Quote only the part that opens with the line containing "bpy.data.objects.remove(obj)" and closes with the line containing "return [corner /". Keep both of those lines.

DATA PROVIDED:
## start

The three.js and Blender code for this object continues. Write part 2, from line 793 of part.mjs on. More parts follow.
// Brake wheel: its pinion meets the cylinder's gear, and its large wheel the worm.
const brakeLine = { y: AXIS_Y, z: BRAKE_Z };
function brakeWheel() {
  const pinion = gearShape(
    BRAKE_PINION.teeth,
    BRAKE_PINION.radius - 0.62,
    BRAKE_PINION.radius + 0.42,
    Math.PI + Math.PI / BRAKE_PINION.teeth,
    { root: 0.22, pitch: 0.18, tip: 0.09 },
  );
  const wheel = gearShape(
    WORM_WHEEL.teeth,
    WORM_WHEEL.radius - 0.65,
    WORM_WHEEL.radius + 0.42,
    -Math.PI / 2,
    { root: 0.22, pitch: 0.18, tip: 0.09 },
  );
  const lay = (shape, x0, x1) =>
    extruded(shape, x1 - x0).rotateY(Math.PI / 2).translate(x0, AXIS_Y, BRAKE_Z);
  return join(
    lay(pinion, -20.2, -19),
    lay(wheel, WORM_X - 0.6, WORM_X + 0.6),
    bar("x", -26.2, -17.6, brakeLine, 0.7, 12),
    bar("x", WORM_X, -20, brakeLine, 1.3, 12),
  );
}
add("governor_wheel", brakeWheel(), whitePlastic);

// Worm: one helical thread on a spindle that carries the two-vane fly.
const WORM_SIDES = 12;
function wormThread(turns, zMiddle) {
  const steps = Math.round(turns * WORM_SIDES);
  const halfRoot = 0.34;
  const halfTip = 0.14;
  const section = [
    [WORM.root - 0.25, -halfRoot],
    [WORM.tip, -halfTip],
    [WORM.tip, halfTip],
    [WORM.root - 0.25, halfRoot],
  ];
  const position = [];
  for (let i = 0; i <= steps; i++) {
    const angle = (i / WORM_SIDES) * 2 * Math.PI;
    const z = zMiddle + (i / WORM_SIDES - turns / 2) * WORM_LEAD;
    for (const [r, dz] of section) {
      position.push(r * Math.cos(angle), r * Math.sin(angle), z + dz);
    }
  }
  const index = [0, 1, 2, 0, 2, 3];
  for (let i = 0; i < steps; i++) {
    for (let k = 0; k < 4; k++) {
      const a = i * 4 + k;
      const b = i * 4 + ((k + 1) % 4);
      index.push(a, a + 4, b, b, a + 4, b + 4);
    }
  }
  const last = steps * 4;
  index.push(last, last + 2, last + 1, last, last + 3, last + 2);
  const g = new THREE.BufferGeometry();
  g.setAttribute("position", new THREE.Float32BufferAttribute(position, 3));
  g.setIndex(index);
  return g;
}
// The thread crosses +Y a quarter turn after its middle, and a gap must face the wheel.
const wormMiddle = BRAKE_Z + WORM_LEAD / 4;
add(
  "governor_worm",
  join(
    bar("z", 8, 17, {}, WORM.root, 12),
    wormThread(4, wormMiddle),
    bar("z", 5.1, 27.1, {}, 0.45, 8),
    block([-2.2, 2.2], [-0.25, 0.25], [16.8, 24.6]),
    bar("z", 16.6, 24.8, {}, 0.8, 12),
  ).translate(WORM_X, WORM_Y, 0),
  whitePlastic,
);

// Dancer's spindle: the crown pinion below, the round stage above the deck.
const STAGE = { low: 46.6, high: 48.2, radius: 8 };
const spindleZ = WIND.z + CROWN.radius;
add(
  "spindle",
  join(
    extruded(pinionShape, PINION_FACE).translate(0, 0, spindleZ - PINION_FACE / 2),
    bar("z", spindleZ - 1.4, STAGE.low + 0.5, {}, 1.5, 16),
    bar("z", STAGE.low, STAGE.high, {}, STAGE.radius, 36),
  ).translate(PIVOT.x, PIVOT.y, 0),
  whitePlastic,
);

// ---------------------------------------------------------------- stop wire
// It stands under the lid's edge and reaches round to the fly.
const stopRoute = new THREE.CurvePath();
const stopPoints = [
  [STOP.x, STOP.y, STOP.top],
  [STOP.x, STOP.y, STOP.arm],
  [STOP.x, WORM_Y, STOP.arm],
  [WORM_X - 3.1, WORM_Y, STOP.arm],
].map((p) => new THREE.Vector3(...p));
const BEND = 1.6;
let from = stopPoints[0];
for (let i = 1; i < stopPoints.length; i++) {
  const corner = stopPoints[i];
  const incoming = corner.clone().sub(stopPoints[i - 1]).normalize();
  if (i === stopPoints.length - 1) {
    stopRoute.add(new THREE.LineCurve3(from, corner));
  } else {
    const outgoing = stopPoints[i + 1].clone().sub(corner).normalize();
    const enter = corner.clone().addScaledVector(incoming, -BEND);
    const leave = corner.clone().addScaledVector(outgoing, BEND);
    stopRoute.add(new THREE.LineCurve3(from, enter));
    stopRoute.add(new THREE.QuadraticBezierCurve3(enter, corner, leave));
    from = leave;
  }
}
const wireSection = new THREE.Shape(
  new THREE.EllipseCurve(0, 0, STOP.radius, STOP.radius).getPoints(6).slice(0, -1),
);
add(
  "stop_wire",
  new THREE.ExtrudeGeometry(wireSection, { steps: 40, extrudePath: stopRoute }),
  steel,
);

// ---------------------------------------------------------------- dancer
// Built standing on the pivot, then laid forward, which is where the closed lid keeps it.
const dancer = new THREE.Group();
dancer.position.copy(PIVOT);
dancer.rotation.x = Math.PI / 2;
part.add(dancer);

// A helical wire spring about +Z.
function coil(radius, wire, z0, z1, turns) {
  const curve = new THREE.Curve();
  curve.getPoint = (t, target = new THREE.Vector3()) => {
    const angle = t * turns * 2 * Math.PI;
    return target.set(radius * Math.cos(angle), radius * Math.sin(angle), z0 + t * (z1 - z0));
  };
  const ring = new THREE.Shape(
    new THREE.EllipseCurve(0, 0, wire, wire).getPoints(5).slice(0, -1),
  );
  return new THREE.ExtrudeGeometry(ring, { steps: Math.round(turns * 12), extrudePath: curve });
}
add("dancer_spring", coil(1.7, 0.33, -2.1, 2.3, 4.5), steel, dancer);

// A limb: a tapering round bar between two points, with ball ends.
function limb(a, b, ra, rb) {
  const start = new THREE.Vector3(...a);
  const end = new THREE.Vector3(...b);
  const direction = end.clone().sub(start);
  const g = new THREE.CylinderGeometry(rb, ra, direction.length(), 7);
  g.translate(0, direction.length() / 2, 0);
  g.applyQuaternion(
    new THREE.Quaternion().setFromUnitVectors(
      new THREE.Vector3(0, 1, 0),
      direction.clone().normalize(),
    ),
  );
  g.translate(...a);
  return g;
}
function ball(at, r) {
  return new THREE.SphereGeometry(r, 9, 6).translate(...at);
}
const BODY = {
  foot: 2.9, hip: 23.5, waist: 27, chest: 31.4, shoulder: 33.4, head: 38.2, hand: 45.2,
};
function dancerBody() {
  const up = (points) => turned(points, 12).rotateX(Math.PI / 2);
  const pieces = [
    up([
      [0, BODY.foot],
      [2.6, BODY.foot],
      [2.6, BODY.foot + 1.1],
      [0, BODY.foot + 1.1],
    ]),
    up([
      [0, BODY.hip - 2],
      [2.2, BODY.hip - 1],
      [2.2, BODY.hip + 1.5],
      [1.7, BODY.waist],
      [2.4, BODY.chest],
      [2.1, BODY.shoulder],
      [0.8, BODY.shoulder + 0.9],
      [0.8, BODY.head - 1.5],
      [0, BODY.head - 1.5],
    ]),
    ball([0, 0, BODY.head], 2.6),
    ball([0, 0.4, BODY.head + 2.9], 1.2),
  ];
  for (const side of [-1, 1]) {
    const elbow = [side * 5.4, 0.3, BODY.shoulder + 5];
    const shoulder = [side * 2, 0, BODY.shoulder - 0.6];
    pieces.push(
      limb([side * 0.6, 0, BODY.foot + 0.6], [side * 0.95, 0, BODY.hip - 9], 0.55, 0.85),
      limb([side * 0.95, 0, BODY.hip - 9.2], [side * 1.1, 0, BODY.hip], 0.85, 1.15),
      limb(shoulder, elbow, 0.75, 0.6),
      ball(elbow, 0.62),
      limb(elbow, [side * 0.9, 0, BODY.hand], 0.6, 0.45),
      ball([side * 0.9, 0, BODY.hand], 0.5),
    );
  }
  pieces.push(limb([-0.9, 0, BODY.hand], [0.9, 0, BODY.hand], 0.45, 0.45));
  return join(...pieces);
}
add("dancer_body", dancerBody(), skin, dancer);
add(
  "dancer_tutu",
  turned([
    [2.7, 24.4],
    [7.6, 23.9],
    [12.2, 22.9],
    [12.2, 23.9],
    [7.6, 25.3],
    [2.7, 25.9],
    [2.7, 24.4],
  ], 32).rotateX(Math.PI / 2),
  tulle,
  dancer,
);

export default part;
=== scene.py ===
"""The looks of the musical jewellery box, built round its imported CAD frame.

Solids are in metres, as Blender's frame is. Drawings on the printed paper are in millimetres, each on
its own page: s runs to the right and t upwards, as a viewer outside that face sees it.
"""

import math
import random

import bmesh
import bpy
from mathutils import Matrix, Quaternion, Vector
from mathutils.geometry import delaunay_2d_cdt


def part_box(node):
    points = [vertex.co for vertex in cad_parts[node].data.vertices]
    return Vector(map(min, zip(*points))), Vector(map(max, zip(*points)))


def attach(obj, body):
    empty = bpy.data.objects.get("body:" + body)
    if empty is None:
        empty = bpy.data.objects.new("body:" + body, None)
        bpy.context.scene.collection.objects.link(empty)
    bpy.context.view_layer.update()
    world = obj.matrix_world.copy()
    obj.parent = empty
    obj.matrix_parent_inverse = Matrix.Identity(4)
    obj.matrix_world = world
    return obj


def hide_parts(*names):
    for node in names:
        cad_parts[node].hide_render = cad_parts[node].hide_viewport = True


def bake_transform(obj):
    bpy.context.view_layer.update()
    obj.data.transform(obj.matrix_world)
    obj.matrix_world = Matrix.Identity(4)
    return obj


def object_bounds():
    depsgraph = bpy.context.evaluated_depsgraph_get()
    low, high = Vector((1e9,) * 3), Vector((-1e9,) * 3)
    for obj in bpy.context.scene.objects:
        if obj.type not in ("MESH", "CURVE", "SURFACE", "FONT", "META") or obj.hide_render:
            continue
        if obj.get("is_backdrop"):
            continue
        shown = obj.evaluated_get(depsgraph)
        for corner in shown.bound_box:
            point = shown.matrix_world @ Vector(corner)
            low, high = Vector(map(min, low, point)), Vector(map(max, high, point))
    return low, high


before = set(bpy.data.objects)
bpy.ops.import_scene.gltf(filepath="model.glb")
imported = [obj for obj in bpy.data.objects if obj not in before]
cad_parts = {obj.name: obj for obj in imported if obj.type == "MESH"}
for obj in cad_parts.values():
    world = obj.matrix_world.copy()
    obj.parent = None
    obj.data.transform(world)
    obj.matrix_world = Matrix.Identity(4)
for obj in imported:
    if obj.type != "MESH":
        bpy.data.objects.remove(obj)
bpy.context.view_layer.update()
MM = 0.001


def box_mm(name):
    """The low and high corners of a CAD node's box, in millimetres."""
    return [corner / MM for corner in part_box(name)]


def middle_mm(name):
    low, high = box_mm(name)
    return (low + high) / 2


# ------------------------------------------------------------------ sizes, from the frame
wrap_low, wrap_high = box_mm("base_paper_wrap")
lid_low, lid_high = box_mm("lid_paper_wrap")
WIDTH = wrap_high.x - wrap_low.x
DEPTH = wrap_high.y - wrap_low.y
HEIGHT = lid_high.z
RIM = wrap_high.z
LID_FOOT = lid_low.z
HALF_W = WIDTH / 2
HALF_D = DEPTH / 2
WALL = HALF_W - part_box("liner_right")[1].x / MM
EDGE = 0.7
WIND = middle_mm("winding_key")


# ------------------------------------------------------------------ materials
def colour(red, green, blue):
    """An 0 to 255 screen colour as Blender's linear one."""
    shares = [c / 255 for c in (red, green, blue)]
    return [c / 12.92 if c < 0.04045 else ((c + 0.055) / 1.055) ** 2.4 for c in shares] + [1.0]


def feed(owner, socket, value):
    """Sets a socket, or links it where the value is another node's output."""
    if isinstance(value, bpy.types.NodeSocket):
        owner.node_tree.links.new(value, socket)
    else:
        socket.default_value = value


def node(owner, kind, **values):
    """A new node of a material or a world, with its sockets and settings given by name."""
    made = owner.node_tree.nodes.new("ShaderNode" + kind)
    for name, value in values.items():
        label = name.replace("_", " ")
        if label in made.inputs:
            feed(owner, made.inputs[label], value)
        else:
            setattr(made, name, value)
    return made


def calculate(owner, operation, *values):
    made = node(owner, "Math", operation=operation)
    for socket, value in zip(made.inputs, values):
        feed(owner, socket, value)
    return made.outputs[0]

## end

ANSWER:
        bpy.data.objects.remove(obj)
bpy.context.view_layer.update()
MM = 0.001


def box_mm(name):
    """The low and high corners of a CAD node's box, in millimetres."""
    return [corner / MM for corner in part_box(name)]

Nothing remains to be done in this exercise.